>> Start Given material

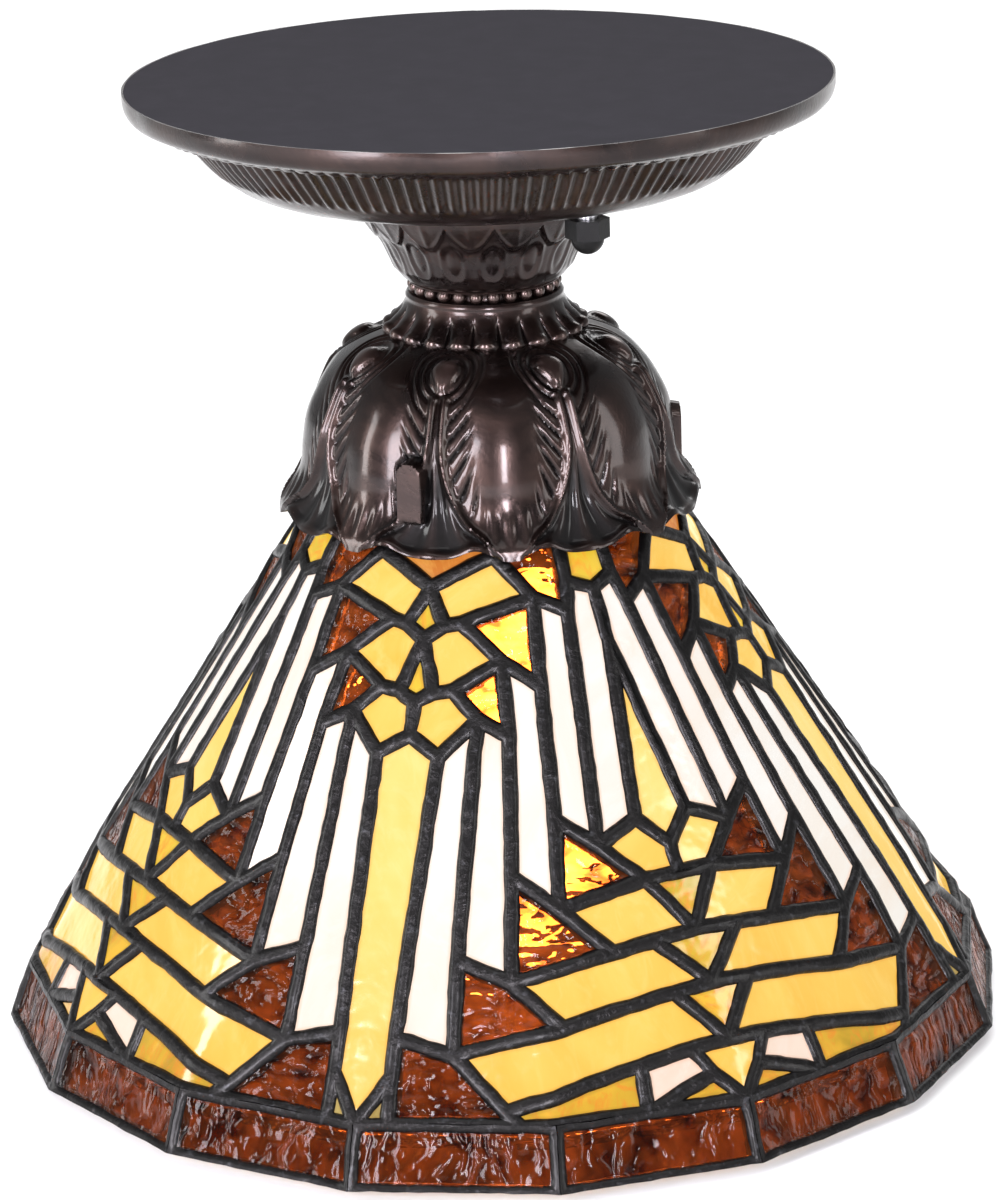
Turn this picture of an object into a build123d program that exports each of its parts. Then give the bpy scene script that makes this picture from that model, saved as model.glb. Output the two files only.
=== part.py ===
from build123d import *

import os
from math import cos, radians, sin, sqrt

# Leaded glass ceiling light: a cast canopy, neck, collar and bell carry a conical shade.
# Origin: centre of the canopy's top face. +Z points up at the ceiling. Millimetres.
os.makedirs("parts", exist_ok=True)

# --- driving dimensions ---------------------------------------------------------------
RIM_R = 101.6  # shade rim, measured to the corners of its sixteen sides
RIM_Z = -190.9
SKIRT_R = 96.8  # where the main cone ends and the skirt of flat pieces begins
SKIRT_Z = -178.7
CONE_SLOPE = 0.6486  # radius gained for each millimetre downwards
SHADE_TOP_Z = -78.0
SHADE_TURN = -17.375  # turn of the shade's main motif from the front
GLASS = 3.0
LEAD_PROUD = 0.5  # solder stands this far above and below the glass
LEAD_WIDE = 2.6
CONE_SIDES = 48
RIM_SIDES = 16
REPEATS = 4

CANOPY_R = 69.0
CANOPY_LIP = 0.4  # thin lip round the backing plate
CANOPY_SEAT_Z = -21.8  # underside of the canopy, where the neck starts
NECK_END_Z = -39.4
BEAD_COUNT = 26
BEAD_R = 1.25
BEAD_RING_R = 13.6
BEAD_RING_Z = -40.7
COLLAR_TOP_Z = -42.0
BELL_TOP_Z = -49.3
BELL_EDGE_Z = -85.4
BOSS_TURN = -24.3
BOSS_WIDE = 5.3
BOSS_R = 38.3
LEDGE_Z = -77.0

PIPE_R = 4.85  # one-eighth inch lamp pipe
PIPE_BORE_R = 3.3
PIPE_HOLE_R = 5.0
PIPE_TOP_Z = -13.0
PIPE_END_Z = -62.0
STUD_R = 2.0  # number 8 screw
STUD_SPREAD = 35.0
STUD_TURN = 34.5
NUT_FLATS = 7.4
NUT_TOP_Z = -21.9

SOCKET_R = 17.0
SOCKET_TOP_Z = -68.0
SOCKET_END_Z = -96.0
BULB_BASE_R = 13.0  # medium screw base
BULB_R = 30.0
BULB_END_Z = -178.0


# --- helpers --------------------------------------------------------------------------
def write(piece, label):
    """Name a finished piece and write its STEP file."""
    piece.label = label
    export_step(piece, f"parts/{label}.step")


def heading(turn):
    """Plane through the axis whose X points out at a turn from the front (-Y)."""
    return Plane(origin=(0, 0, 0), x_dir=(sin(radians(turn)), -cos(radians(turn)), 0), z_dir=(0, 0, 1))


def ring_point(radius, turn, z):
    """Point at a radius and height, at a turn measured from the front towards +X."""
    return Vector(radius * sin(radians(turn)), -radius * cos(radians(turn)), z)


def turned(*profile):
    """Solid of revolution about Z from a closed outline of (radius, z) points."""
    with BuildPart() as solid:
        with BuildSketch(Plane.XZ):
            with BuildLine():
                Polyline(*profile, close=True)
            make_face()
        revolve(axis=Axis.Z)
    return solid.part


def washer(inner, outer, low, high):
    """Flat ring between two heights."""
    with BuildPart() as ring:
        with BuildSketch(Plane.XY.offset(low)):
            Circle(outer)
            Circle(inner, mode=Mode.SUBTRACT)
        extrude(amount=high - low)
    return ring.part


def hex_nut(flats, bore, low, high):
    """Hexagon nut on the Z axis."""
    with BuildPart() as nut:
        with BuildSketch(Plane.XY.offset(low)):
            RegularPolygon(flats / 2, 6, major_radius=False)
            Circle(bore, mode=Mode.SUBTRACT)
        extrude(amount=high - low)
    return nut.part


# --- canopy and its fixings -----------------------------------------------------------
with BuildPart() as backing_plate:
    with BuildSketch(Plane.XY.offset(-1.2)):
        Circle(CANOPY_R - CANOPY_LIP)
    extrude(amount=1.2)
    # knock-outs for the supply wires and the box screws, scored from below
    with BuildSketch(Plane.XY.offset(-1.2)):
        Circle(11)
        Circle(10, mode=Mode.SUBTRACT)
    extrude(amount=0.7, mode=Mode.SUBTRACT)
    with BuildSketch(heading(STUD_TURN).offset(-1.2)):
        with Locations((44.45, 0), (-44.45, 0)):
            SlotOverall(12, 5)
    extrude(amount=0.7, mode=Mode.SUBTRACT)
write(backing_plate.part, "backing_plate")

STUD_SPOTS = [ring_point(STUD_SPREAD, STUD_TURN, 0), ring_point(STUD_SPREAD, STUD_TURN + 180, 0)]
STUD_XY = [(spot.X, spot.Y) for spot in STUD_SPOTS]

with BuildPart() as canopy:
    with BuildSketch(Plane.XZ):
        with BuildLine():
            Polyline(
                (CANOPY_R - CANOPY_LIP, 0), (CANOPY_R, 0), (CANOPY_R, -2), (CANOPY_R - 0.5, -3.6), (67.3, -4.5),
                (64, -5.2), (60.4, -6.1), (58.4, -7.6), (55.9, -10.7), (53.7, -13.3), (51.5, -15.6), (49.8, -17),
                (47.9, -18.1), (45.5, -18.9), (42, -19.5), (27, CANOPY_SEAT_Z), (PIPE_HOLE_R, CANOPY_SEAT_Z),
                (PIPE_HOLE_R, CANOPY_SEAT_Z + 2), (27, CANOPY_SEAT_Z + 2), (42, -17.6), (45, -17), (47.2, -16.3),
                (50, -14.2), (52.2, -12.1), (54.3, -9.6), (56.8, -6.6), (60, -4.5), (63.5, -3.6), (66.6, -2.9),
                (66.6, -1.3), (CANOPY_R - CANOPY_LIP, -1.3), close=True,
            )
        make_face()
    revolve(axis=Axis.Z)
    with BuildSketch(Plane.XY.offset(-25)):
        with Locations(*STUD_XY):
            Circle(STUD_R + 0.3)
    extrude(amount=10, mode=Mode.SUBTRACT)
write(canopy.part, "canopy")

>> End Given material

Written problem
Write out all the data again, exactly as it appears.

Exercise solution
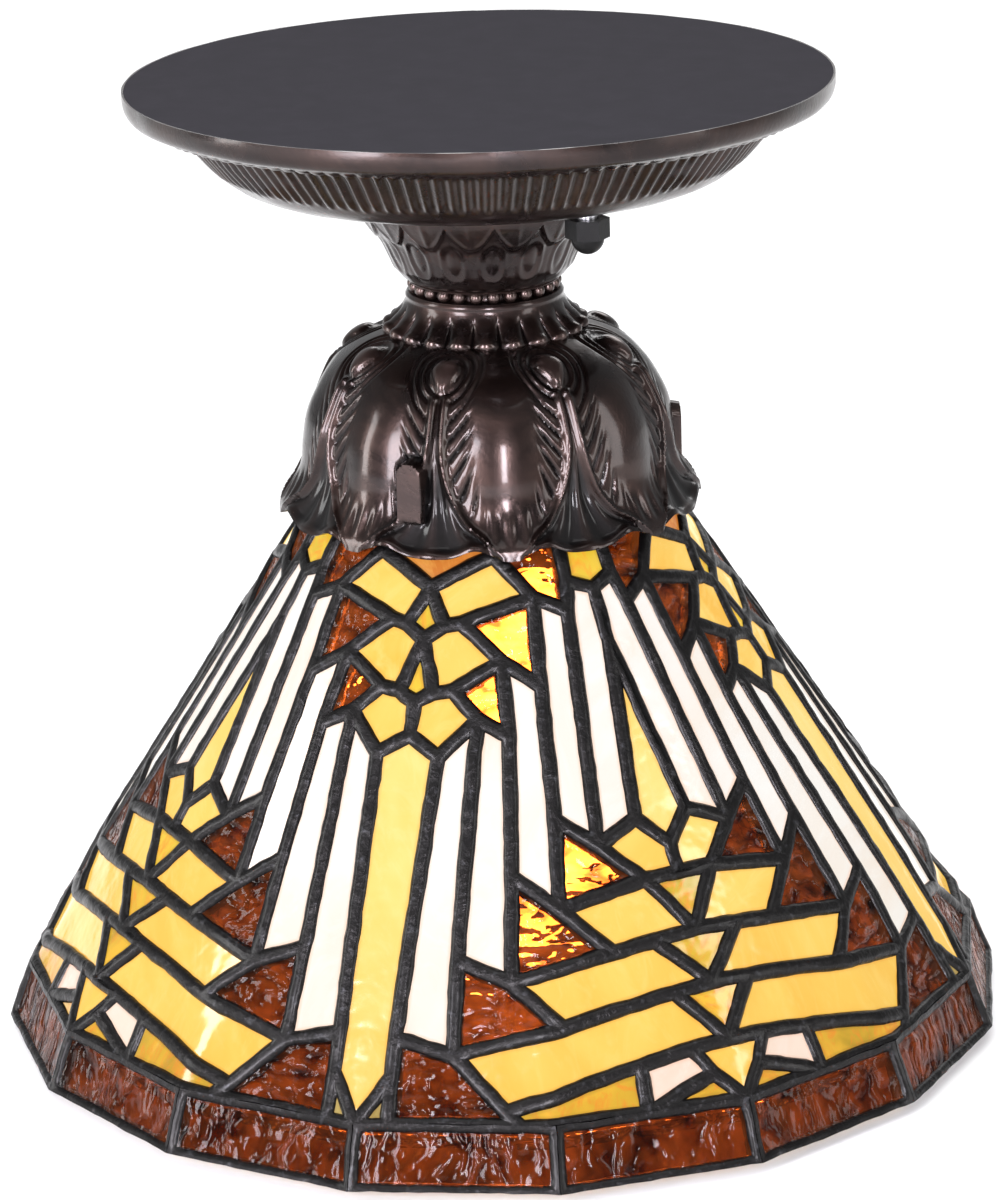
Turn this picture of an object into a build123d program that exports each of its parts. Then give the bpy scene script that makes this picture from that model, saved as model.glb. Output the two files only.
=== part.py ===
from build123d import *

import os
from math import cos, radians, sin, sqrt

# Leaded glass ceiling light: a cast canopy, neck, collar and bell carry a conical shade.
# Origin: centre of the canopy's top face. +Z points up at the ceiling. Millimetres.
os.makedirs("parts", exist_ok=True)

# --- driving dimensions ---------------------------------------------------------------
RIM_R = 101.6  # shade rim, measured to the corners of its sixteen sides
RIM_Z = -190.9
SKIRT_R = 96.8  # where the main cone ends and the skirt of flat pieces begins
SKIRT_Z = -178.7
CONE_SLOPE = 0.6486  # radius gained for each millimetre downwards
SHADE_TOP_Z = -78.0
SHADE_TURN = -17.375  # turn of the shade's main motif from the front
GLASS = 3.0
LEAD_PROUD = 0.5  # solder stands this far above and below the glass
LEAD_WIDE = 2.6
CONE_SIDES = 48
RIM_SIDES = 16
REPEATS = 4

CANOPY_R = 69.0
CANOPY_LIP = 0.4  # thin lip round the backing plate
CANOPY_SEAT_Z = -21.8  # underside of the canopy, where the neck starts
NECK_END_Z = -39.4
BEAD_COUNT = 26
BEAD_R = 1.25
BEAD_RING_R = 13.6
BEAD_RING_Z = -40.7
COLLAR_TOP_Z = -42.0
BELL_TOP_Z = -49.3
BELL_EDGE_Z = -85.4
BOSS_TURN = -24.3
BOSS_WIDE = 5.3
BOSS_R = 38.3
LEDGE_Z = -77.0

PIPE_R = 4.85  # one-eighth inch lamp pipe
PIPE_BORE_R = 3.3
PIPE_HOLE_R = 5.0
PIPE_TOP_Z = -13.0
PIPE_END_Z = -62.0
STUD_R = 2.0  # number 8 screw
STUD_SPREAD = 35.0
STUD_TURN = 34.5
NUT_FLATS = 7.4
NUT_TOP_Z = -21.9

SOCKET_R = 17.0
SOCKET_TOP_Z = -68.0
SOCKET_END_Z = -96.0
BULB_BASE_R = 13.0  # medium screw base
BULB_R = 30.0
BULB_END_Z = -178.0


# --- helpers --------------------------------------------------------------------------
def write(piece, label):
    """Name a finished piece and write its STEP file."""
    piece.label = label
    export_step(piece, f"parts/{label}.step")


def heading(turn):
    """Plane through the axis whose X points out at a turn from the front (-Y)."""
    return Plane(origin=(0, 0, 0), x_dir=(sin(radians(turn)), -cos(radians(turn)), 0), z_dir=(0, 0, 1))


def ring_point(radius, turn, z):
    """Point at a radius and height, at a turn measured from the front towards +X."""
    return Vector(radius * sin(radians(turn)), -radius * cos(radians(turn)), z)


def turned(*profile):
    """Solid of revolution about Z from a closed outline of (radius, z) points."""
    with BuildPart() as solid:
        with BuildSketch(Plane.XZ):
            with BuildLine():
                Polyline(*profile, close=True)
            make_face()
        revolve(axis=Axis.Z)
    return solid.part


def washer(inner, outer, low, high):
    """Flat ring between two heights."""
    with BuildPart() as ring:
        with BuildSketch(Plane.XY.offset(low)):
            Circle(outer)
            Circle(inner, mode=Mode.SUBTRACT)
        extrude(amount=high - low)
    return ring.part


def hex_nut(flats, bore, low, high):
    """Hexagon nut on the Z axis."""
    with BuildPart() as nut:
        with BuildSketch(Plane.XY.offset(low)):
            RegularPolygon(flats / 2, 6, major_radius=False)
            Circle(bore, mode=Mode.SUBTRACT)
        extrude(amount=high - low)
    return nut.part


# --- canopy and its fixings -----------------------------------------------------------
with BuildPart() as backing_plate:
    with BuildSketch(Plane.XY.offset(-1.2)):
        Circle(CANOPY_R - CANOPY_LIP)
    extrude(amount=1.2)
    # knock-outs for the supply wires and the box screws, scored from below
    with BuildSketch(Plane.XY.offset(-1.2)):
        Circle(11)
        Circle(10, mode=Mode.SUBTRACT)
    extrude(amount=0.7, mode=Mode.SUBTRACT)
    with BuildSketch(heading(STUD_TURN).offset(-1.2)):
        with Locations((44.45, 0), (-44.45, 0)):
            SlotOverall(12, 5)
    extrude(amount=0.7, mode=Mode.SUBTRACT)
write(backing_plate.part, "backing_plate")

STUD_SPOTS = [ring_point(STUD_SPREAD, STUD_TURN, 0), ring_point(STUD_SPREAD, STUD_TURN + 180, 0)]
STUD_XY = [(spot.X, spot.Y) for spot in STUD_SPOTS]

with BuildPart() as canopy:
    with BuildSketch(Plane.XZ):
        with BuildLine():
            Polyline(
                (CANOPY_R - CANOPY_LIP, 0), (CANOPY_R, 0), (CANOPY_R, -2), (CANOPY_R - 0.5, -3.6), (67.3, -4.5),
                (64, -5.2), (60.4, -6.1), (58.4, -7.6), (55.9, -10.7), (53.7, -13.3), (51.5, -15.6), (49.8, -17),
                (47.9, -18.1), (45.5, -18.9), (42, -19.5), (27, CANOPY_SEAT_Z), (PIPE_HOLE_R, CANOPY_SEAT_Z),
                (PIPE_HOLE_R, CANOPY_SEAT_Z + 2), (27, CANOPY_SEAT_Z + 2), (42, -17.6), (45, -17), (47.2, -16.3),
                (50, -14.2), (52.2, -12.1), (54.3, -9.6), (56.8, -6.6), (60, -4.5), (63.5, -3.6), (66.6, -2.9),
                (66.6, -1.3), (CANOPY_R - CANOPY_LIP, -1.3), close=True,
            )
        make_face()
    revolve(axis=Axis.Z)
    with BuildSketch(Plane.XY.offset(-25)):
        with Locations(*STUD_XY):
            Circle(STUD_R + 0.3)
    extrude(amount=10, mode=Mode.SUBTRACT)
write(canopy.part, "canopy")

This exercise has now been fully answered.